The rest of this post is four cases where this matters, drawn from several different customers. All are anonymized; only household names (Amazon, Capital One, American Express, JPMorgan) remain.
Case 1 — the "revenue" that was an SBA loan
The customer sells on Amazon and a handful of smaller marketplaces. On one day in late December 2025 a single wire of roughly $1.4M hit their bank account. The memo read, verbatim and truncated: WT … TRUIST BANK /ORG=[individual person's name] PA DBA. Slope Transformer, doing exactly what it's trained to do on the string, classified the inflow as Revenue / B2B Revenue. At the per-transaction level, that's a defensible guess: a large wire from a named payer, coded the way vendor payments to an LLC typically look.
Layer 2, having all of the customer's transactions, saw what Layer 1 couldn't. This wire was a singleton, one transaction, one date, no prior history from this counterparty. At $1.4M, it was over half of the customer's all-time inflow. Layer 2's rules for a material non-recurring inflow that isn't an internal transfer place it automatically into suspicious_material_inflow, a holder whose whole purpose is to surface items like this for a closer look, regardless of what Layer 1 labeled them. So by the time the data reached our agent, the classification question was already teed up: Layer 2 had said "this is material, this is not recurring, this is not internal; somebody needs to figure out what it actually is."
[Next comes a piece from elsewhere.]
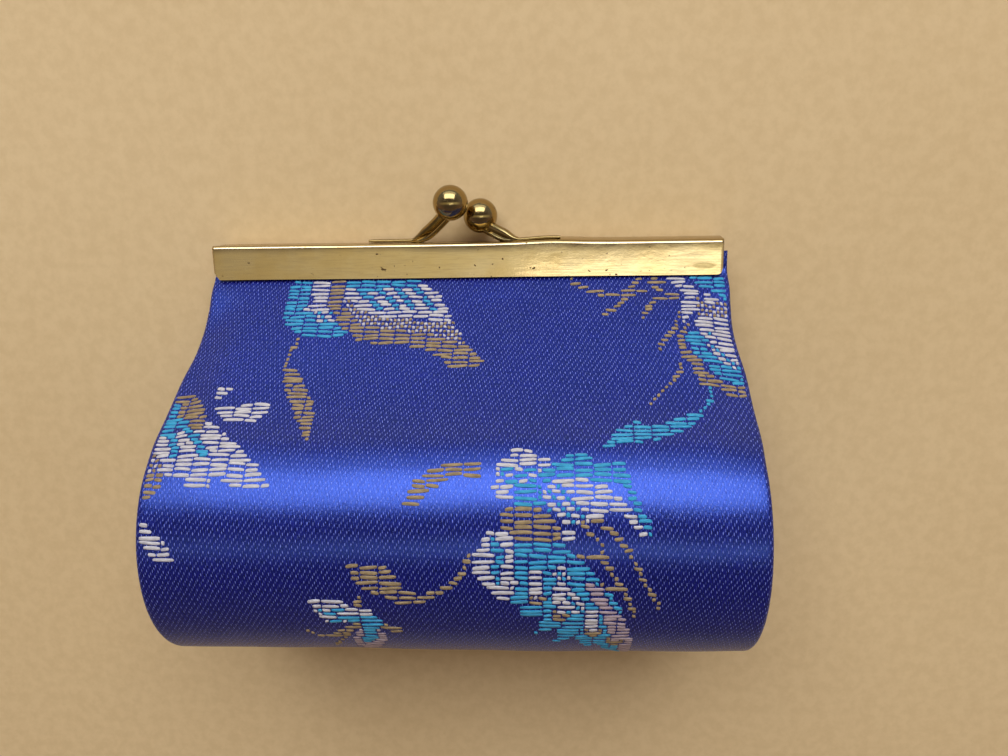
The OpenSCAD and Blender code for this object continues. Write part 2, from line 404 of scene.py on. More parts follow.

So the agent went to work. It pulled the counterparty's samples, looked up the wire memo pattern against what it knows about professional-services legal structures, and checked for any matching outflows elsewhere in the cashflow object. Each piece of its reasoning mapped to a specific signal Layer 2 had already produced:
- The counterparty is an individual, not a business. The payer's name is one person's full name followed by PA DBA, Professional Association doing business as, a legal structure common to law firms. For this customer's business type, an Amazon seller whose revenue is normally booked against marketplace payouts and corporate B2B customers, a material wire from an individual's personal name is out-of-pattern and worth scrutinizing.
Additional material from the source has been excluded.